(The Wild Hunt) Age-Appropriate Choices in Faith

So a few days ago, The Wild Hunt published a post called “Question: When Do You Get to Choose Your Faith?”  Intrigued, I read through my email version of the post and I have to say, it got me thinking.  So I thought before I read the comments and had my opinion potentially influenced, I would leap frog off his post with a reply here.

If you have yet to read the post, Jason Pitzl-Waters is essentially asking when a child is old enough to choose a religion or make religious decision.

My thought is that it really depends on the child, but perhaps a general age range can be narrowed down.  I think if a child happens to be wiser beyond their years and/or mature for their age, then let him or her make their own religious choices.

Now, that doesn’t mean the parent abandons all influence or supervision.  It means the parent should educate themselves on what the child desires and then participate with the child, regardless of their own faith.  A parent should be aware of who the child interacts with in a spiritual setting and who he or she is getting advice from.  A parent would need to be alert for the potential–the potential, not the certainty–for harmful influences in the guise of religious personnel.  All religions and faiths have them: the spiritual leaders that just don’t give you a good feeling, or who blatantly try to subvert their followers for their own ends.
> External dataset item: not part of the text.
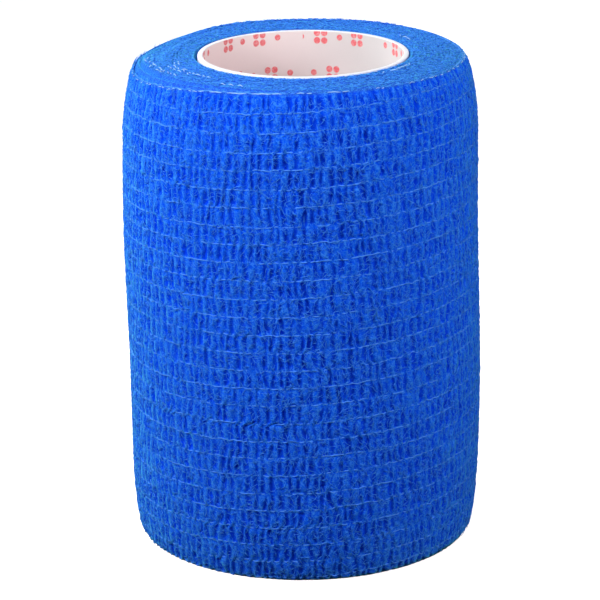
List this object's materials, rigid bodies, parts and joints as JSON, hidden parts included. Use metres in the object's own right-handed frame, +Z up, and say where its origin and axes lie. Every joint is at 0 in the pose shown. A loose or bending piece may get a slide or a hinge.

But done well, I think a child could make his or her own religious choices at a fairly young age.  In my own case, I knew when I was about ten or eleven years old that Christianity was not working for me.  In fact, I kind of hated it.  I had liked Sunday School, but when I “graduated” and started sitting in the pews with the adults, there was no way I was going to make that work for me.  And I knew it.  My mother allowed this to take place, allowed me to make that choice.  I was, and always have been, mature for my age.  For me, it made sense.  And a few years later when I found Pagagnism and began researching that, this was also allowed.  I was only 13.  Some teenagers can make that kind of choice and be steady in it; others cannot because they haven’t reached a level of maturity to do so.  Again, this doesn’t mean the parents can step back and give all the reins to the child.  There needs to be some kind of supervision to make sure the child isn’t being sucked into a mind-control cult or being unduly influenced by a priest or spiritual adviser that does not have their best interests at heart.

This also means that if a child chooses not to participate in any religion, the decision should be respected.  If a parent believes the child has reached a level of maturity to realize that a certain system is not working and needs to leave it, even if it means not finding another religious system, then the child should be allowed to do so.

For three years, I didn’t claim any religion or faith.  I didn’t have one because in those three years, I didn’t particularly need or want one.  I had outgrown Sunday School, but I had yet to find my path.  I knew I wanted something, needed something, but what that was, I didn’t know at the time.  So I was a “nothing” on the religious spectrum.  And there’s nothing wrong with that. I don’t think I would classify myself as a full atheist, I just wasn’t a part of any system.  But if a child were to choose atheism at a relatively young age, and they seemed to have the maturity to back up the decision, then by all means, allow the child to walk his or her own path.

In my opinion, it really does come down to the maturity level of the child.  I absolutely think a child of nine or ten is capable of making these kinds of decisions.  Yet I also know some young adults who don’t necessarily have the maturity to make their own decisions without falling flat on their face (also known as lesson learning).  So really, if a child has the maturity to back up the choice, then why not let them make the decision?  It’s not as if it’s an irreversible one.